→ Available data:
— start —
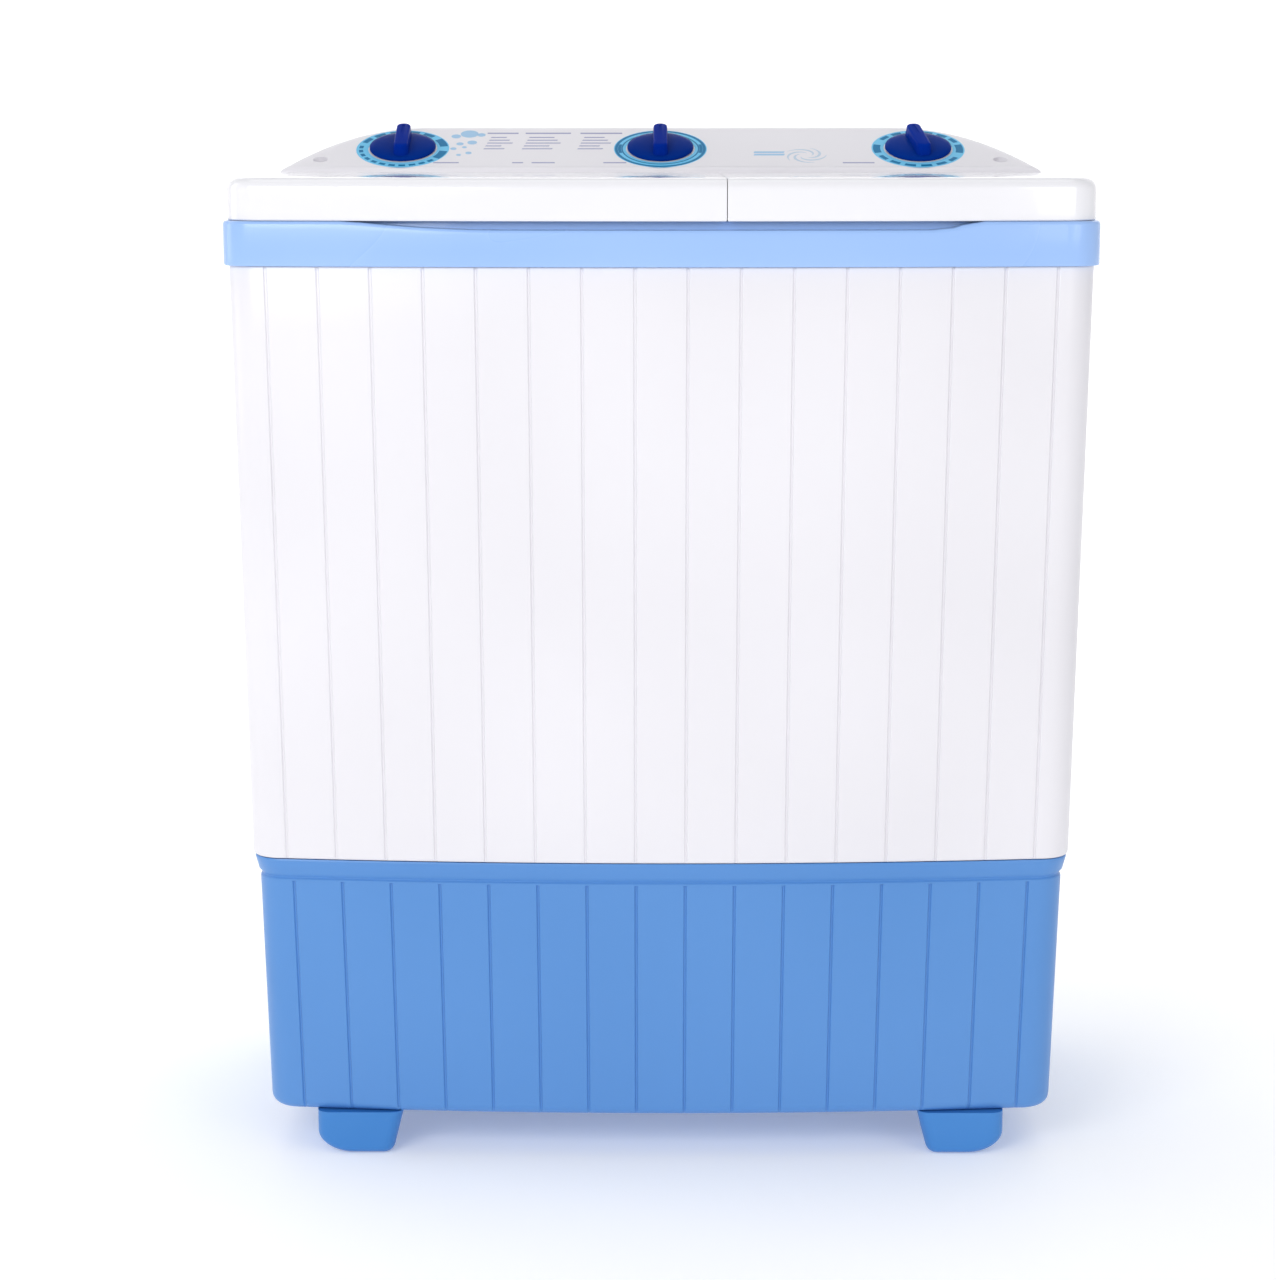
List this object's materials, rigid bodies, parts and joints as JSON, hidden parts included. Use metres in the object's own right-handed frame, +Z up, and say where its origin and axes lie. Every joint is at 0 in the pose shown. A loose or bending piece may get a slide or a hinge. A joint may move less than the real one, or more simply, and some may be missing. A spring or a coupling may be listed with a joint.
{
  "type": "twin tub washer",
  "caption": "Free-standing twin tub washing machine with a ribbed cabinet, a wash tub with pulsator, a spin basket, hinged lids and a sloped control console.",
  "frame": {"origin": "on the floor under the middle of the machine", "axes": "+Z up, front towards -Y, +X to the right seen from the front"},
  "size_m": [0.66, 0.3999, 0.8042],
  "materials": {
    "casing_white": "satin white moulded plastic",
    "lid_white": "glossy white moulded plastic",
    "band_blue": "satin pale blue moulded plastic",
    "base_blue": "satin blue moulded plastic",
    "foot_blue": "darker blue moulded plastic",
    "knob_blue": "glossy dark blue plastic",
    "tub_plastic": "smooth off-white plastic",
    "grey_plastic": "grey moulded plastic",
    "steel": "stainless steel",
    "zinc": "zinc plated or die cast metal",
    "motor_metal": "varnished motor steel",
    "black_rubber": "black rubber"
  },
  "bodies": {
    "root": {"base": "base_blue", "cabinet": "casing_white", "rear_service_panel": "casing_white", "top_band": "band_blue", "top_deck": "casing_white", "wash_lid_hinge_rod": "steel", "spin_lid_hinge_rod": "steel", "control_console": "casing_white", "fascia_panel": "casing_white", "wash_tub": "tub_plastic", "wash_gearbox": "zinc", "drive_belt": "black_rubber", "wash_motor": "motor_metal", "wash_motor_bracket": "zinc", "spin_tub": "tub_plastic", "spin_bearing": "zinc", "bellows_seal": "black_rubber", "brake_post": "steel", "brake_cable": "black_rubber", "spin_motor": "motor_metal", "drain_valve_body": "grey_plastic", "drain_hose": "black_rubber", "drain_spigot": "grey_plastic", "cord_gland": "black_rubber", "motor_capacitor": "motor_metal", "foot_front_left": "foot_blue", "foot_front_right": "foot_blue", "foot_rear_left": "foot_blue", "foot_rear_right": "foot_blue", "panel_screw_1": "zinc", "panel_screw_2": "zinc", "panel_screw_3": "zinc", "panel_screw_4": "zinc", "motor_spring_1": "steel", "motor_spring_2": "steel", "motor_spring_3": "steel", "wash_timer_body": "grey_plastic", "selector_body": "grey_plastic", "spin_timer_body": "grey_plastic"},
    "wash_lid": {"wash_lid": "lid_white"},
    "spin_lid": {"spin_lid": "lid_white"},
    "pulsator": {"pulsator": "knob_blue", "pulsator_screw": "steel", "pulsator_shaft": "steel", "wash_pulley": "grey_plastic"},
    "wash_motor_rotor": {"wash_motor_shaft": "steel", "motor_pulley": "grey_plastic"},
    "spin_basket": {"spin_basket": "steel", "spin_shaft": "steel", "brake_drum": "zinc"},
    "spin_press_plate": {"spin_press_plate": "foot_blue"},
    "brake_lever": {"brake_lever": "zinc"},
    "drain_plunger": {"drain_plunger": "grey_plastic"},
    "lint_filter": {"lint_filter": "foot_blue"},
    "wash_timer_knob": {"wash_timer_spindle": "steel", "wash_timer_knob": "knob_blue"},
    "selector_knob": {"selector_spindle": "steel", "selector_knob": "knob_blue"},
    "spin_timer_knob": {"spin_timer_spindle": "steel", "spin_timer_knob": "knob_blue"}
  },
  "joints": [
    {"name": "wash_lid_hinge", "type": "hinge", "parent": "root", "child": "wash_lid", "pos_m": [-0.14, 0.044, 0.755], "axis": [-1, 0, 0], "range_deg": [0, 95]},
    {"name": "spin_lid_hinge", "type": "hinge", "parent": "root", "child": "spin_lid", "pos_m": [0.19, 0.044, 0.755], "axis": [-1, 0, 0], "range_deg": [0, 95]},
    {"name": "pulsator_spin", "type": "hinge", "parent": "root", "child": "pulsator", "pos_m": [-0.138, -0.031, 0.34], "axis": [0, 0, 1], "continuous": true},
    {"name": "wash_motor_spin", "type": "hinge", "parent": "root", "child": "wash_motor_rotor", "pos_m": [0.018, 0.062, 0.2], "axis": [0, 0, 1], "continuous": true},
    {"name": "spin_basket_spin", "type": "hinge", "parent": "root", "child": "spin_basket", "pos_m": [0.182, -0.056, 0.4], "axis": [0, 0, 1], "continuous": true},
    {"name": "press_plate_slide", "type": "slide", "parent": "spin_basket", "child": "spin_press_plate", "axis": [0, 0, 1], "range_m": [0, 0.15]},
    {"name": "brake_lever_turn", "type": "hinge", "parent": "root", "child": "brake_lever", "pos_m": [0.118, 0, 0.24], "axis": [0, 0, 1], "range_deg": [0, 4.2]},
    {"name": "drain_plunger_lift", "type": "slide", "parent": "root", "child": "drain_plunger", "axis": [0, 0, 1], "range_m": [0, 0.01]},
    {"name": "lint_filter_lift", "type": "slide", "parent": "root", "child": "lint_filter", "axis": [0, 0, 1], "range_m": [0, 0.02]},
    {"name": "wash_timer_turn", "type": "hinge", "parent": "root", "child": "wash_timer_knob", "pos_m": [-0.214, 0.091, 0.7825], "axis": [0, 0.3827, -0.9239], "range_deg": [0, 300]},
    {"name": "selector_turn", "type": "hinge", "parent": "root", "child": "selector_knob", "pos_m": [0, 0.091, 0.7825], "axis": [0, 0.3827, -0.9239], "range_deg": [0, 90]},
    {"name": "spin_timer_turn", "type": "hinge", "parent": "root", "child": "spin_timer_knob", "pos_m": [0.214, 0.091, 0.7825], "axis": [0, 0.3827, -0.9239], "range_deg": [0, 300]}
  ],
  "couplings": [
    {"joint": "wash_motor_spin", "follows": "pulsator_spin", "ratio": 4.487},
    {"joint": "brake_lever_turn", "follows": "spin_lid_hinge", "ratio": 0.0442},
    {"joint": "drain_plunger_lift", "follows": "selector_turn", "m_per_rad": 0.006366}
  ]
}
— end —
→ Prompt:
Write out every line of the listing that holds the word "joints".

→ Complete response:
List this object's materials, rigid bodies, parts and joints as JSON, hidden parts included. Use metres in the object's own right-handed frame, +Z up, and say where its origin and axes lie. Every joint is at 0 in the pose shown. A loose or bending piece may get a slide or a hinge. A joint may move less than the real one, or more simply, and some may be missing. A spring or a coupling may be listed with a joint.
  "joints": [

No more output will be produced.